The truth is starting to unveil itself. Theresa May, a staunch Zionist, has been working tirelessly to bring about a Brexit ‘deal.’ The Ynet article suggests that such a deal could work for Israel. Brexit enthusiasts smelled a rat: they could see that May’s Brexit offering didn’t fit with what they had in mind. But they couldn’t see the full picture since the prominence of Israel in post-Brexit plans was never discussed in the British press.
In September, 2018 Barry Grossman, the Tel Aviv British embassy’s Director of International Trade, used the Ynet platform to explain to Israelis why Brexit is good for Israel. “Israel and Israelis can reap huge benefits from Brexit,” Grossman wrote. “Since the Brexit referendum, the British government has declared that Israel is one of its priority markets. The UK is already Israel’s second largest trading partner in the world, and annual trade between the two countries is worth well over $7 billion.” No one in the British media cared to delve into the significance of Israeli-British relations to Brexit. The topic has never been mentioned in the British national media.
But remainers are in no better position. They are also clueless about the actual corrosive elements that divide their Kingdom and pull it into chaos. Corbyn and his dysfunctional party did nothing to clarify the situation. How is it possible that no one in the Labour Party has been brave enough to touch upon the centrality of Israel in the current Brexit debate? How is it that, despite the revelation in Israel’s biggest news outlet that Brexit was designed to make Israel great again, not one brave Labour MP, including the so-called ‘leader,’ could say so out loud? The answer is obvious: like the Conservative party, Labour is an occupied zone. It is dominated by fear of the Israel lobby, Jewish pressure groups and the compromised and Zionised British media.
This alone is devastating, but unfortunately, the centrality of Israel in the current Brexit crisis goes much deeper.
Though it is clear to most Brits that Brexit exposes a clear rift between an emerging nationalist ideology and progressive philosophy, not many realise that both contemporary nationalism and progressive philosophy are deeply inspired by two rival Jewish political schools of thought.

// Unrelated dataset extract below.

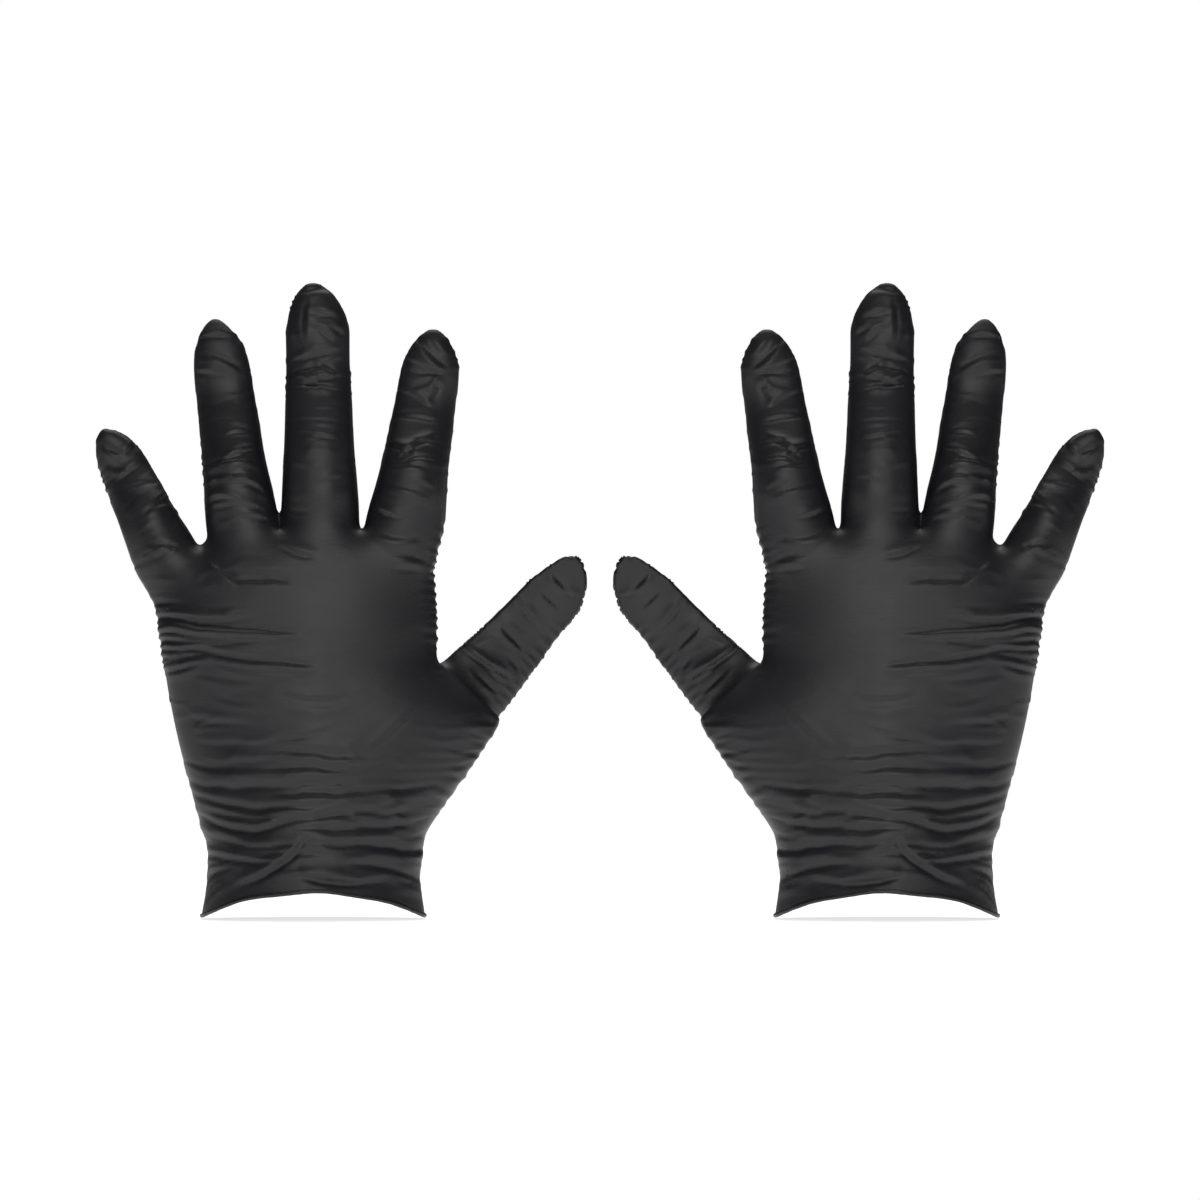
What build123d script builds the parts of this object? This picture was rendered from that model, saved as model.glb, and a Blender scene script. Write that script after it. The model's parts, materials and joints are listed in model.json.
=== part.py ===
"""A pair of close-fitting dipped film gloves, in the shape they take on an open hand.

Millimetres, +Z up. Each glove stands fingers up, its back to -Y and its palm to +Y, and the
thumbs turn to each other. The origin is at floor level, halfway between the two cuffs.
The film bends at the knuckles, so each glove is a set of open film tubes, hinged one to the
next along the crease that the film makes on its palm side.
"""

from build123d import *

import os
from dataclasses import dataclass
from math import cos, radians, sin

# ---- film ----
FILM = 0.5  # wall of the film
BEAD_RISE = 0.5  # how far the rolled edge stands out from the film, inside and outside
BEAD_HEIGHT = 1.6  # height of the rolled edge
FLEX_GAP = 0.3  # air between two tubes that are hinged together

# ---- the pair ----
CUFF_SPACING = 191.0  # from one cuff's middle to the other's

# ---- cuff, about its own upright axis ----
CUFF_HEIGHT = 24.0  # floor to the wrist
WRIST_WIDTH = 70.5
WRIST_DEPTH = 46.0
CUFF_FLARE = 2.0  # how much further out the edge is than the wrist, on each side
CUFF_WAIST_FLARE = 0.5  # the same halfway up the cuff
ARCH_HEIGHT = 8.7  # rise of the open edge at the back and the front

# ---- hand part ----
CROTCH_HEIGHT = 131.5  # floor to the root of the middle finger
MIDDLE_REACH = 2.2  # from the cuff's middle to the middle finger's, towards the thumb
CROTCH_GAP = 0.8  # between the roots of neighbouring fingers
LITTLE_DROP = 7.0  # the little finger's root is this much lower than the ring finger's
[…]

For Right-wing agitators, the Alt Right, anti-Muslims and anti-immigration activists, Israel and its current prime minister, Benjamin Netanyahu, have become a major source of inspiration. Similarly, it is Jewish progressive ideology that arouses pro-immigration campaigners, open-borders enthusiasts and multi culturalists globally and especially in the UK and USA. It is the pervasiveness of Jewish ideologies within both Right-wing nationalist and New Left discourses that sustains the dominance of the Israel lobby and Jewish pressure groups within British political parties, media and academia.
My study of Jewish ID politics suggests that, as in America, Britain isn’t just influenced by one Jewish lobby or another; rather, the entire British political, cultural and spiritual spectrum has been reduced into an internal Jewish debate. Brits struggle to see it because their media and academia work tirelessly to conceal this development. I guess that some must believe that it is safer (for reasons to do with public safety and community relations) to keep nations in the dark.

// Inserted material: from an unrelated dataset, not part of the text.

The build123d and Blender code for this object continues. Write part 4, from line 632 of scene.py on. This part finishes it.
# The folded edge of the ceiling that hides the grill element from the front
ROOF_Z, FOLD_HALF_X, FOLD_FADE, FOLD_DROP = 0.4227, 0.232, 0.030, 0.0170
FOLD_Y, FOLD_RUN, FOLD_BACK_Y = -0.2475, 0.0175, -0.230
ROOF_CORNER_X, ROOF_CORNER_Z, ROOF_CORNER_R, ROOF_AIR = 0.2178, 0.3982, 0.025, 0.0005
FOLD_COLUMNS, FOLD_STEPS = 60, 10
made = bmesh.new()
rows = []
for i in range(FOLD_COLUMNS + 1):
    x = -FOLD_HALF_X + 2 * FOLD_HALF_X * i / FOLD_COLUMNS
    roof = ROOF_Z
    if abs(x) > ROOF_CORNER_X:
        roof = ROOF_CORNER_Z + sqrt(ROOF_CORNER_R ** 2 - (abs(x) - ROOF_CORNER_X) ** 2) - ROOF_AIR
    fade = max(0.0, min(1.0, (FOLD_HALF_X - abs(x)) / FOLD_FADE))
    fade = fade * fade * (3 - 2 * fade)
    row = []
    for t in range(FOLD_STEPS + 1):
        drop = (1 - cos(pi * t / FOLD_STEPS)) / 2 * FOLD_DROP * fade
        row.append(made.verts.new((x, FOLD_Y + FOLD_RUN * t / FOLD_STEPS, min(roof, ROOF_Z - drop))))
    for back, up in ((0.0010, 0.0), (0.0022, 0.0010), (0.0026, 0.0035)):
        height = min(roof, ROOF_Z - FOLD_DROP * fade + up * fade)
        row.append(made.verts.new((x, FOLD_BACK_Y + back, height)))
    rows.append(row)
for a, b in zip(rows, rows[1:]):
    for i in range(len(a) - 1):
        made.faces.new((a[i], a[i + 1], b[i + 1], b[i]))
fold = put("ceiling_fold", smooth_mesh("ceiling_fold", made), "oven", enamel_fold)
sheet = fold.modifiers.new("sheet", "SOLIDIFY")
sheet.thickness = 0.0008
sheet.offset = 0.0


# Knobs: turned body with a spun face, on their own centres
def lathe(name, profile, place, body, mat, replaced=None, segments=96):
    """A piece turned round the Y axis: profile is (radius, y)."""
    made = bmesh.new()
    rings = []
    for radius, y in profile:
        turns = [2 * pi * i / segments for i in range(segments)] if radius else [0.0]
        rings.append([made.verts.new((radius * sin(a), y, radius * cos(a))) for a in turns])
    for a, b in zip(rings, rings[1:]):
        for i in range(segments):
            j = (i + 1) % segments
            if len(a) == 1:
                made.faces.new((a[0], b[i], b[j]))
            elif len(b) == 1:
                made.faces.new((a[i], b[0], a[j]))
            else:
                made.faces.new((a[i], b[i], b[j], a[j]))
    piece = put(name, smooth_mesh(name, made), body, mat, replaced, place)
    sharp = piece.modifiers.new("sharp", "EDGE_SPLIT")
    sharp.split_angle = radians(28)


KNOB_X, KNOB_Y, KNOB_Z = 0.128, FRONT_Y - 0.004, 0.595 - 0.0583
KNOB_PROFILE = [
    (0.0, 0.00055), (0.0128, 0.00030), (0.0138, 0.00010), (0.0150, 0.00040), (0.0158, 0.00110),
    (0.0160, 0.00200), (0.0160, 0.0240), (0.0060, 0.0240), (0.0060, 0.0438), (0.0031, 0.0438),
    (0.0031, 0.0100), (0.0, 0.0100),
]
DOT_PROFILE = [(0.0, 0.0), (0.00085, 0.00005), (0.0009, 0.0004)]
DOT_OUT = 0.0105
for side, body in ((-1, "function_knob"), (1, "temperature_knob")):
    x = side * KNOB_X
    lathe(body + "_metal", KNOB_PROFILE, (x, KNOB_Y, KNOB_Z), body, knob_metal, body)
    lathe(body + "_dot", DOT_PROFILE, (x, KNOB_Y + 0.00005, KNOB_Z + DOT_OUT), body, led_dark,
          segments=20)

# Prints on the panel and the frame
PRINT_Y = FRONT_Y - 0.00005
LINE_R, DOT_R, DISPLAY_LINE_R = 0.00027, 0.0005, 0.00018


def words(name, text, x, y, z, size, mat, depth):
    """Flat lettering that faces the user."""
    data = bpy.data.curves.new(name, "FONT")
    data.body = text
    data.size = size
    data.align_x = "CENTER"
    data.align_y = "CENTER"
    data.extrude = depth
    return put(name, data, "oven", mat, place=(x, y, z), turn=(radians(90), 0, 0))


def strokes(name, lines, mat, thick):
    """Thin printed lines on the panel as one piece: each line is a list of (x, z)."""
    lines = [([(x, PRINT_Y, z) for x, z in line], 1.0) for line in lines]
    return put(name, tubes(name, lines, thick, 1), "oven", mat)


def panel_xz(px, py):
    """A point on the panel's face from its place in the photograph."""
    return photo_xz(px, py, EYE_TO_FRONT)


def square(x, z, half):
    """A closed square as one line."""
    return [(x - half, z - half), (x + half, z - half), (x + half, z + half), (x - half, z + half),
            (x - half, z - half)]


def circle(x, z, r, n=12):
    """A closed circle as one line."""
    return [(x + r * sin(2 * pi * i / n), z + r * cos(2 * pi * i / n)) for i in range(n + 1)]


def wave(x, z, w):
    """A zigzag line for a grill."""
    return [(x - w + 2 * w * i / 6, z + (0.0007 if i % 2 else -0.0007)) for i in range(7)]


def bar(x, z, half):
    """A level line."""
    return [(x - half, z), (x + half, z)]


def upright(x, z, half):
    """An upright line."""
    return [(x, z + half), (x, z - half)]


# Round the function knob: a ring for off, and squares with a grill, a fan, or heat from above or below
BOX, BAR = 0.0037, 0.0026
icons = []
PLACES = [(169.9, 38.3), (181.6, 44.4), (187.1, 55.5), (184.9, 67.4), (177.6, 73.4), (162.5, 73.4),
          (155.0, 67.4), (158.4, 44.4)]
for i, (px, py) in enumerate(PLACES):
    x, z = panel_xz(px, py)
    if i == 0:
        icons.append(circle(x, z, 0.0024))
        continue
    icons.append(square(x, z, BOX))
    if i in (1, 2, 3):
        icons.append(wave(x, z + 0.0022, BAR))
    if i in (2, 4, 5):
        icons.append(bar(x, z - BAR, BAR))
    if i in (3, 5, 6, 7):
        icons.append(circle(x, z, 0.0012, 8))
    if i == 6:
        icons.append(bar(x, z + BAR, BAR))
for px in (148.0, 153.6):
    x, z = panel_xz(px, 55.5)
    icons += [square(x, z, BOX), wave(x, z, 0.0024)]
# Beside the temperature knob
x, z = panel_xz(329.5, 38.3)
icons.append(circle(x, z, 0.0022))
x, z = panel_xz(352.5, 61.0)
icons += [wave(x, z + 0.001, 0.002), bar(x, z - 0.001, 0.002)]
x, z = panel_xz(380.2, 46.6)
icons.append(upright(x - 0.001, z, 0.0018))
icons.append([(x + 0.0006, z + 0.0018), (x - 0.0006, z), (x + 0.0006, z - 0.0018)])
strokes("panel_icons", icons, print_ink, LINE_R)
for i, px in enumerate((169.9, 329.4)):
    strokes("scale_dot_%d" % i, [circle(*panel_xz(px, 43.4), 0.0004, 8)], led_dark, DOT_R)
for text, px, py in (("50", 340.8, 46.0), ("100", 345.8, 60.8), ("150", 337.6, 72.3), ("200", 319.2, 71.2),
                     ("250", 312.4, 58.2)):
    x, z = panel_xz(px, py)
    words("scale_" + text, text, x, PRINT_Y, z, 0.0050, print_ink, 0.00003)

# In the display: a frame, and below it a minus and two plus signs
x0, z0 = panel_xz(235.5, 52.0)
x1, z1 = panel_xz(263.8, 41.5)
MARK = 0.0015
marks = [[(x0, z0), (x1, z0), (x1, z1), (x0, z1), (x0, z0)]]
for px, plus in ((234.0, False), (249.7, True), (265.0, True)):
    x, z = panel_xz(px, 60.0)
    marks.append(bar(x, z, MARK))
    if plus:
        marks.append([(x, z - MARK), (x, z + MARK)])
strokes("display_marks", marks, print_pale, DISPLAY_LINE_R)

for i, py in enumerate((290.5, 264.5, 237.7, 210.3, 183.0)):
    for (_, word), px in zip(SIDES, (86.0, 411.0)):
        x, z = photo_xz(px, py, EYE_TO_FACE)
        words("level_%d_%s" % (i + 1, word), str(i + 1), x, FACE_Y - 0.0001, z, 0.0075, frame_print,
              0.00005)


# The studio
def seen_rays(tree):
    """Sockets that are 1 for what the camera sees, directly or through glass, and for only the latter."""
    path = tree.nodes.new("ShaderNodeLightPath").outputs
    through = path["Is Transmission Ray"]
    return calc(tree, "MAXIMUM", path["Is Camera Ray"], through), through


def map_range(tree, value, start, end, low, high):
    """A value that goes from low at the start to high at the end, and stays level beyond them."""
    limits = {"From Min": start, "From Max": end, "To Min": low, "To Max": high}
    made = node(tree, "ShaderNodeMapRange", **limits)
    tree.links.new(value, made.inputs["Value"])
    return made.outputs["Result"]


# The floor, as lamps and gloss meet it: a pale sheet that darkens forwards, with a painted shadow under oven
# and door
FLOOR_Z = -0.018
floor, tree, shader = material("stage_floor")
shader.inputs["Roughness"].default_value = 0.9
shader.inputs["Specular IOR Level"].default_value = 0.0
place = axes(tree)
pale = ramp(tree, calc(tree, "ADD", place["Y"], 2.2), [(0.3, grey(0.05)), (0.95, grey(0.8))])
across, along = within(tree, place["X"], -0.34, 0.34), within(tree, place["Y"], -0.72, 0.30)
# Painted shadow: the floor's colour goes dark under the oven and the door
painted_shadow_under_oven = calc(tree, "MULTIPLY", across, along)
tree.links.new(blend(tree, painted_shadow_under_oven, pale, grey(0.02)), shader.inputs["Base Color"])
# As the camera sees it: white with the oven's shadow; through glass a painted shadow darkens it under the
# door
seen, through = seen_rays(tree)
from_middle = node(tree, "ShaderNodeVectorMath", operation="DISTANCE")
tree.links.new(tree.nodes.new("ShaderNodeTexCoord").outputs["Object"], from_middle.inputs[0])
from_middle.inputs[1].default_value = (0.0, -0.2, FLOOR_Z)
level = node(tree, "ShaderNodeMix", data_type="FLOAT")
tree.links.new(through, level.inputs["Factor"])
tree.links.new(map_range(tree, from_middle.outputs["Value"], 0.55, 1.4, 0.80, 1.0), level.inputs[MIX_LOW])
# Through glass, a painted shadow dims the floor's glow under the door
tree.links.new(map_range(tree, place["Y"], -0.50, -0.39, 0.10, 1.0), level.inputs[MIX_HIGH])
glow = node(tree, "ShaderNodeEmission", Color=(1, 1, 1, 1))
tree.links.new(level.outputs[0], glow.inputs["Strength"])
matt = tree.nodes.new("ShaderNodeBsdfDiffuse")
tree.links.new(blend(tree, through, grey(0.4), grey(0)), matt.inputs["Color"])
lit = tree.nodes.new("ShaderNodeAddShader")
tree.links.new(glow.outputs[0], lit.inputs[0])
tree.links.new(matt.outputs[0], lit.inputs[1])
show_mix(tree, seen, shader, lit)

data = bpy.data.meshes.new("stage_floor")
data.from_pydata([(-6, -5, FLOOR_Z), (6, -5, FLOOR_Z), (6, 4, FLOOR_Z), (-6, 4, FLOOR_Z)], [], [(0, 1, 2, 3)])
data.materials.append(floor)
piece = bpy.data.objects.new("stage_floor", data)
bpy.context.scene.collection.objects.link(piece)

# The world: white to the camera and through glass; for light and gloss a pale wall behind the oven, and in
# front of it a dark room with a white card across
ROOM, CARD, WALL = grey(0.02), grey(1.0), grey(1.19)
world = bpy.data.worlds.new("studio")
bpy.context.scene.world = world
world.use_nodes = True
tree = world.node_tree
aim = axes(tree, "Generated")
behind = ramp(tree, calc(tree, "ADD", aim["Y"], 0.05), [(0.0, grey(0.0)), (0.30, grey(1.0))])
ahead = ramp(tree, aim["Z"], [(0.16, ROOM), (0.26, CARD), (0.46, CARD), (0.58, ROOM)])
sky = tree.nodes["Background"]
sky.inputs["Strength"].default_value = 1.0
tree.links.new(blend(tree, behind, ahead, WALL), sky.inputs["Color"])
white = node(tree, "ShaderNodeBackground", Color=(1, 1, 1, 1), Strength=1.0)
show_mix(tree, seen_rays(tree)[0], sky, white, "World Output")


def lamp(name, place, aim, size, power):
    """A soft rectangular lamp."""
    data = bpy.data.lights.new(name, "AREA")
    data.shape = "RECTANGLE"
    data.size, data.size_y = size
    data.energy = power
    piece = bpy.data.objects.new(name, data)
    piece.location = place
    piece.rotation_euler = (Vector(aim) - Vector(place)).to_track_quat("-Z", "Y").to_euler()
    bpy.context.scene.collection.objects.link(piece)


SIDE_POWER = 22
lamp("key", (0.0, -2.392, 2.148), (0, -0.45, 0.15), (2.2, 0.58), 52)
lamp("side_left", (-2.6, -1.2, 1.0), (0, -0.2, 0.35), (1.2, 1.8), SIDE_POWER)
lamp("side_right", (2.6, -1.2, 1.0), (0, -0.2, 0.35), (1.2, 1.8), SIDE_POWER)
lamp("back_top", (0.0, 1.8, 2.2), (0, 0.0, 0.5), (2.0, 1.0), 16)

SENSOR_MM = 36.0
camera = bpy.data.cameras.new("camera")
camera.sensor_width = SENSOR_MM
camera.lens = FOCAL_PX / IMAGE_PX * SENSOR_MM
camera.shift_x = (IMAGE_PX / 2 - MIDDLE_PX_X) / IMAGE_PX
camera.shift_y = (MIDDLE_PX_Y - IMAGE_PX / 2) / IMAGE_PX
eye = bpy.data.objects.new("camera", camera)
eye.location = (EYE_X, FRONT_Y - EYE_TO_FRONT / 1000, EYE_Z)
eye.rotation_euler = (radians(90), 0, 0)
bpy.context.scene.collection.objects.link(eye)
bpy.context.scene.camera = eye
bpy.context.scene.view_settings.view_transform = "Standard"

Tommy Robinson, who managed to excite and mobilise thousands of Brits in the run-up to the European Parliament election by spreading an anti-Islam message, is an ardent Zionist who supports Israel and is openly supported by pro-Israel right-wing elements and members of the British Jewish community. The British media is hostile to Robinson and never misses any opportunity to paint him as a vile racist, but his connections with the Jewish State are kept hidden from the public.
However, Robinson is just an example. The many Brits who support a hard Brexit are inspired by the desire to reinstate rootedness, to close borders, to revive past British glory. It is inspired by Netanyahu’s policies. Like Donald Trump’s unoriginal promise to erect a wall on the Mexican border, many Brits would like to see their kingdom protected by an Israeli-style anti-migrant barrier.

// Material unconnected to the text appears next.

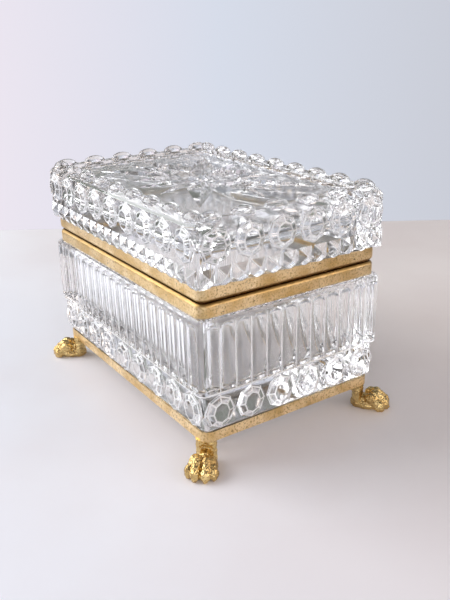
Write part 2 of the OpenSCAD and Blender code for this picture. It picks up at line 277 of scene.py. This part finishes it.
def model_paw():
    """One paw at the origin with its toes towards +X, from the table up to the rail."""
    bpy.ops.mesh.primitive_cone_add(
        vertices=48, radius1=0.0047, radius2=0.0048, depth=0.012, location=(0.0034, 0, 0.0085),
        scale=(0.57, 1.0, 1.0),
    )
    lumps = [bpy.context.object]
    bpy.ops.mesh.primitive_cone_add(
        vertices=32, radius1=0.0024, radius2=0.0027, depth=0.006, location=(0, 0, 0.0120)
    )
    lumps.append(bpy.context.object)
    lumps.append(egg((0.0076, 0, 0.0030), (0.0050, 0.0042, 0.0034), lean=20))
    lumps.append(egg((0.0090, 0, 0.0020), (0.0086, 0.0060, 0.0032)))
    lumps.append(egg((0.0040, 0, 0.0022), (0.0040, 0.0044, 0.0032)))
    for out, side, height, turn in TOES:
        way = Vector((math.cos(math.radians(turn)), math.sin(math.radians(turn)), 0))
        root = Vector((out, side, 0))
        lumps.append(egg(root - way * 0.0042 + Vector((0, 0, height)),
                         (0.0032, 0.0024, 0.0029), lean=16, turn=turn))
        lumps.append(egg(root - way * 0.0018 + Vector((0, 0, height * 0.70)),
                         (0.0034, 0.0021, 0.0028), lean=40, turn=turn))
        lumps.append(egg(root + Vector((0, 0, 0.0028)), (0.0028, 0.0025, 0.0031), turn=turn))
        lumps.append(egg(root + way * 0.0014 + Vector((0, 0, 0.0014)),
                         (0.0016, 0.0012, 0.0017), turn=turn))
    paw = settle(join(lumps), "paw")
    fuse = paw.modifiers.new("fuse", "REMESH")
    fuse.mode = "VOXEL"
    fuse.voxel_size = 0.00026
    bpy.ops.object.modifier_apply(modifier="fuse")
    soften = paw.modifiers.new("soften", "SMOOTH")
    soften.factor = 0.5
    soften.iterations = 2
    bpy.ops.object.modifier_apply(modifier="soften")
    fur = bpy.data.textures.new("fur", "CLOUDS")
    fur.noise_scale = 0.0010
    fur.noise_depth = 2
    chase = paw.modifiers.new("chase", "DISPLACE")
    chase.texture = fur
    chase.strength = 0.0008
    chase.mid_level = 0.5
    bpy.ops.object.modifier_apply(modifier="chase")
    bpy.ops.mesh.primitive_cube_add(size=1, location=(0, 0, foot_h / 2), scale=(0.1, 0.1, foot_h))
    combine(paw, settle(bpy.context.object, "flat"), "INTERSECT")
    bpy.ops.object.shade_smooth_by_angle(angle=math.radians(60))
    return paw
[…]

In my recent book, Being in Time – A Post-Political Manifesto, I stress that while the old, good Left promised to unite us in a fight against capitalism, regardless of our gender, religion, skin colour or ethnicity, it was the New Left that taught us to speak ‘as a’: as a Jew, as Gay, as Black, and so on. Instead of being one people united in the struggle for justice and equality, within the post-political realm, the so-called ‘left’ is pushing us toward endless identity battles. This has practically managed to turn societies into the twelve tribes of Israel. The Identitarian revolution was inspired by a few Jewish ideological and philosophical schools including, most importantly, the Frankfurt School. It is actually Jewish Identitarian philosophy and the success of Jewish Identitarianism that inspires most, if not all, contemporary Identitarian politics. It is not surprising that it also motivates the contemporary Labour party and dominates the US Democratic Party.
It has been established that a chief funder of the Identitarian revolution is financier George Soros and his Open Society Foundations. Soros may genuinely believe in the Identitarian future: It is cosmopolitan, it is global, it defies borders and states, but far more significantly, it also functions to divert attention from Wall Street, the City of London and capitalist crimes: as long as Identitarians fight each other, no one bothers to fight Wall Street and corporate tyranny. Soros didn’t invent this strategy. It has long been named ‘divide and conquer.’
British people certainly remember that it was Soros who used the pages of The Guardian to warn Brits of the inevitable implications of Brexit. They may find themselves wondering why a Hungarian-American globalist financier interfered in their national affairs. Brits may have been puzzled when the same Guardian castigated Nigel Farage as an ‘anti-Semite’ for referring to Soros as “the biggest danger to the Western World.” But much more shocking is that Labour leader Jeremy Corbyn, known for his blunt opposition to banking and capitalism, endorsed a video that attributed ‘antisemitism’ to critics of Soros.
The above shows the depth of the spiritual, cultural and ideological influence of Jewish politics in Britain and in Brexit in particular. While Israel is the prototype of a nationalist and patriotic system for Brexiters, the remainers who support globalisation, immigration and multiculturalism are emulating the Jewish Diaspora’s rival progressive position. These two contradictory Jewish schools of thought are deeply entrenched within each of the two opposing ideologies tearing Britain apart.
Soon Brits will have to choose whether they prefer to be nationalists and xenophobes like the Israelis or as cosmopolitan, multicultural and assimilated as the Jewish progressive Diaspora. Or Britain could choose a third route. The Kingdom can liberate itself by looking inward and deciding what is it about Britain, about its history, culture and heritage that they like and want to reinstate. (ER: perhaps many people have already done this second option as part of being ‘nationalist’ without necessarily being xenophobic.)